Given task -
Extract the listing in its entirety, keeping each line identical to the original.

-------------------------

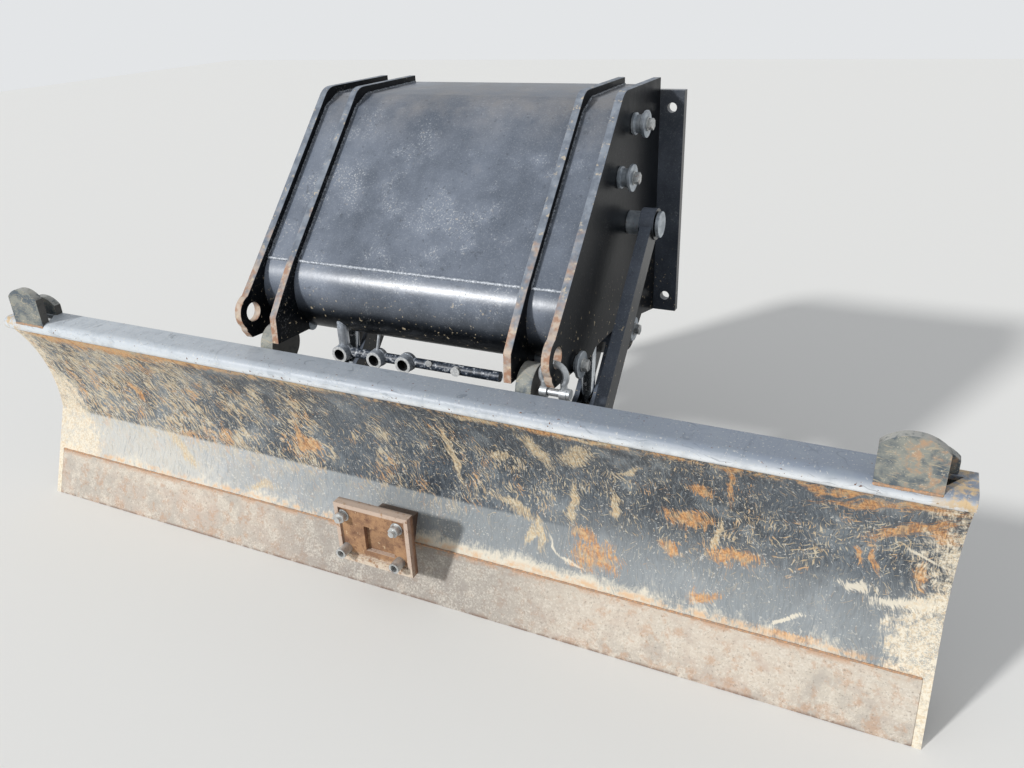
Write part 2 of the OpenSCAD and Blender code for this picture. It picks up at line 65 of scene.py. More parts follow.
class Wire:
    # a node's output; + - and * with it add Math nodes
    def __init__(self, graph, socket):
        self.graph = graph
        self.socket = socket

    def other(self, output):
        # another output of the same node
        return Wire(self.graph, self.socket.node.outputs[output])

    def axes(self):
        apart = self.graph.node("ShaderNodeSeparateXYZ", {}, {0: self})
        return [apart.other(i) for i in range(3)]

    def maths(self, operation, first, second=0.0, clamp=False):
        settings = {"operation": operation, "use_clamp": clamp}
        return self.graph.node("ShaderNodeMath", settings, {0: first, 1: second})

    def __add__(self, other):
        return self.maths("ADD", self, other)

    def __radd__(self, other):
        return self.maths("ADD", other, self)

    def __sub__(self, other):
        return self.maths("SUBTRACT", self, other)

    def __rsub__(self, other):
        return self.maths("SUBTRACT", other, self)

    def __mul__(self, other):
        return self.maths("MULTIPLY", self, other)

    def __rmul__(self, other):
        return self.maths("MULTIPLY", other, self)

    def larger(self, other):
        return self.maths("MAXIMUM", self, other)

    def smaller(self, other):
        return self.maths("MINIMUM", self, other)

    def size(self):
        return self.maths("ABSOLUTE", self)

    def clipped(self):
        return self.maths("ADD", self, 0.0, clamp=True)

    def ramp(self, low, high, start, end):
        settings = {"interpolation_type": "SMOOTHSTEP", "clamp": True}
        values = {"Value": self, "From Min": low, "From Max": high, "To Min": start, "To Max": end}
        return self.graph.node("ShaderNodeMapRange", settings, values)

    def rise(self, low, high, top=1.0):
        # 0 below low, top above high, smooth between
        return self.ramp(low, high, 0.0, top)

    def fall(self, low, high, top=1.0):
        # top below low, 0 above high, smooth between
        return self.ramp(low, high, top, 0.0)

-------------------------

Task output -
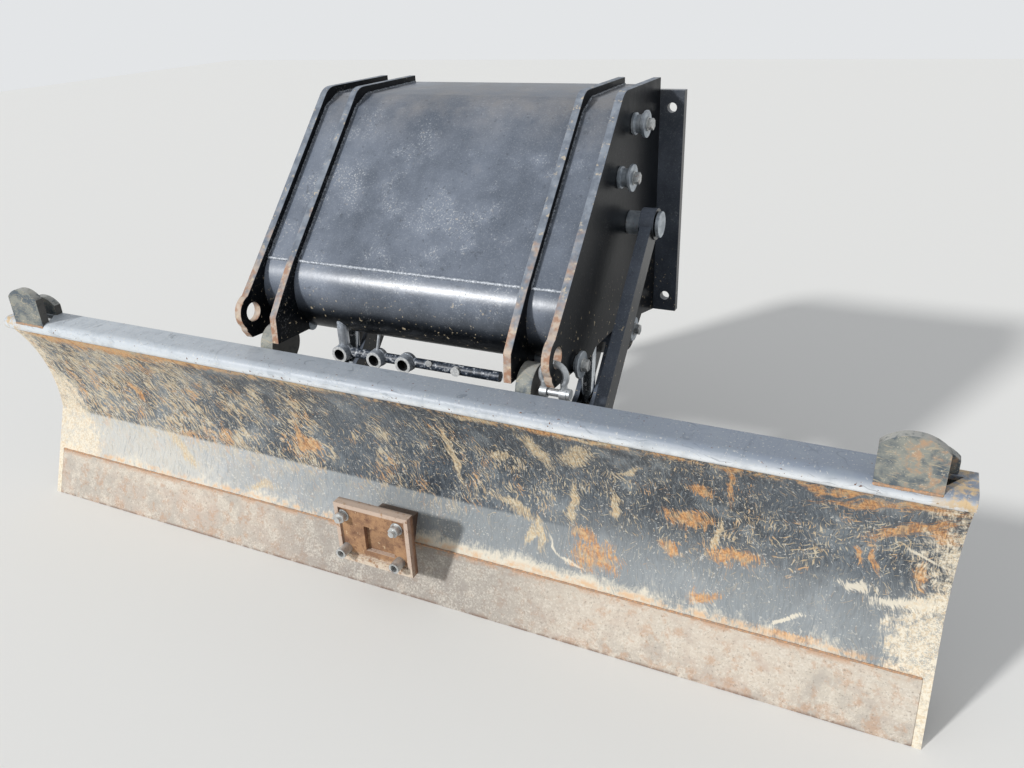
Write part 2 of the OpenSCAD and Blender code for this picture. It picks up at line 65 of scene.py. More parts follow.
class Wire:
    # a node's output; + - and * with it add Math nodes
    def __init__(self, graph, socket):
        self.graph = graph
        self.socket = socket

    def other(self, output):
        # another output of the same node
        return Wire(self.graph, self.socket.node.outputs[output])

    def axes(self):
        apart = self.graph.node("ShaderNodeSeparateXYZ", {}, {0: self})
        return [apart.other(i) for i in range(3)]

    def maths(self, operation, first, second=0.0, clamp=False):
        settings = {"operation": operation, "use_clamp": clamp}
        return self.graph.node("ShaderNodeMath", settings, {0: first, 1: second})

    def __add__(self, other):
        return self.maths("ADD", self, other)

    def __radd__(self, other):
        return self.maths("ADD", other, self)

    def __sub__(self, other):
        return self.maths("SUBTRACT", self, other)

    def __rsub__(self, other):
        return self.maths("SUBTRACT", other, self)

    def __mul__(self, other):
        return self.maths("MULTIPLY", self, other)

    def __rmul__(self, other):
        return self.maths("MULTIPLY", other, self)

    def larger(self, other):
        return self.maths("MAXIMUM", self, other)

    def smaller(self, other):
        return self.maths("MINIMUM", self, other)

    def size(self):
        return self.maths("ABSOLUTE", self)

    def clipped(self):
        return self.maths("ADD", self, 0.0, clamp=True)

    def ramp(self, low, high, start, end):
        settings = {"interpolation_type": "SMOOTHSTEP", "clamp": True}
        values = {"Value": self, "From Min": low, "From Max": high, "To Min": start, "To Max": end}
        return self.graph.node("ShaderNodeMapRange", settings, values)

    def rise(self, low, high, top=1.0):
        # 0 below low, top above high, smooth between
        return self.ramp(low, high, 0.0, top)

    def fall(self, low, high, top=1.0):
        # top below low, 0 above high, smooth between
        return self.ramp(low, high, top, 0.0)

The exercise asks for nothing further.